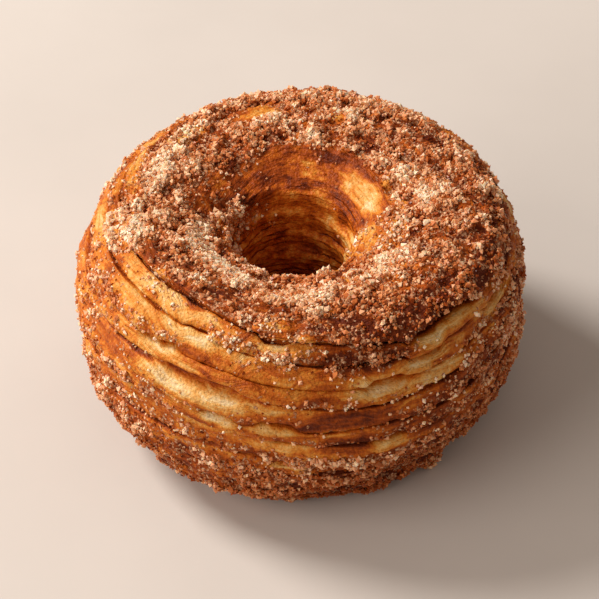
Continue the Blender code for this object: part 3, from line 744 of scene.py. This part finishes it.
def strew(dough, grain):
    """A piece of loose crystals over the dough, as one mesh made from arrays."""
    mesh = dough.data
    mesh.calc_loop_triangles()
    corners = get_values(mesh.loop_triangles, "vertices", 3, np.int32)
    points, normals = (get_values(mesh.vertices, field, 3) for field in ("co", "normal"))
    thickness, browning, relief = (
        get_values(mesh.attributes[name].data, "value")[corners].mean(axis=1)
        for name in ("sugar", "browning", "relief")
    )
    a, b, c = (points[corners[:, k]] for k in range(3))
    area = np.linalg.norm(np.cross(b - a, c - a), axis=1) / 2
    middle = (a + b + c) / 3
    lumps = soft_noise(middle, 2.6 * MM, 51) + 0.3 * soft_noise(middle, 7 * MM, 52)  # small and larger ones
    gathered = 1 + grain.cluster * (LUMP_GATHERS * lumps + RELIEF_GATHERS * relief)
    coat = np.minimum(thickness, THICKEST_COAT) ** grain.thickness_power * np.clip(gathered, FEWEST, MOST)
    coat[middle[:, 2] < CLEAN_BELOW] = 0

    draw = np.random.default_rng(grain.seed)
    chance = area * coat
    chosen = draw.choice(len(area), grain.count, p=chance / chance.sum())
    u, v = draw.uniform(0, 1, (2, grain.count))
    flip = u + v > 1
    u[flip], v[flip] = 1 - u[flip], 1 - v[flip]
    place = (np.stack([1 - u - v, u, v], axis=-1)[..., None] * points[corners[chosen]]).sum(axis=1)
    normal = normals[corners[chosen]].sum(axis=1)
    normal /= np.linalg.norm(normal, axis=1)[:, None]
    size = grain.size * draw.uniform(1 - grain.spread, 1 + grain.spread, grain.count)
    heap = grain.lift * np.clip(lumps[chosen], 0, 1) * draw.uniform(0, 1, grain.count)
    place += normal * (heap + size * GRAIN_STANDS_OUT)[:, None]

    made = crystals(draw, grain, size, place)
    stain = LOW_DARKENING * np.clip(1 - place[:, 2] / DARKER_BELOW, 0, 1)
    # the dough's stain and painted shade, passed on to the grain
    stain += BROWN_STAIN_AND_SHADE * (browning[chosen] - BROWN_FROM)
    stain -= THICK_TINT * np.clip(thickness[chosen] - THICK_FROM, 0, THICK_RANGE)
    tint = PLAIN_TINT + TINT_VARIES * draw.uniform(0, 1, grain.count) - stain
    # painted light on the lumps, painted shade in the hollows
    tint += LUMP_PAINTED_LIGHT * lumps[chosen] + RELIEF_PAINTED_LIGHT * relief[chosen]
    tint = np.repeat(np.clip(tint, 0, 1), len(CRYSTAL_CORNERS))
    set_attribute(made, "tint", "FLOAT", "value", tint)
    piece = bpy.data.objects.new(grain.name, made)
    bpy.context.scene.collection.objects.link(piece)
    return piece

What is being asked
Scan the listing above and identify each line holding the string "scene"; copy every such line.

Final answer
Continue the Blender code for this object: part 3, from line 744 of scene.py. This part finishes it.
    bpy.context.scene.collection.objects.link(piece)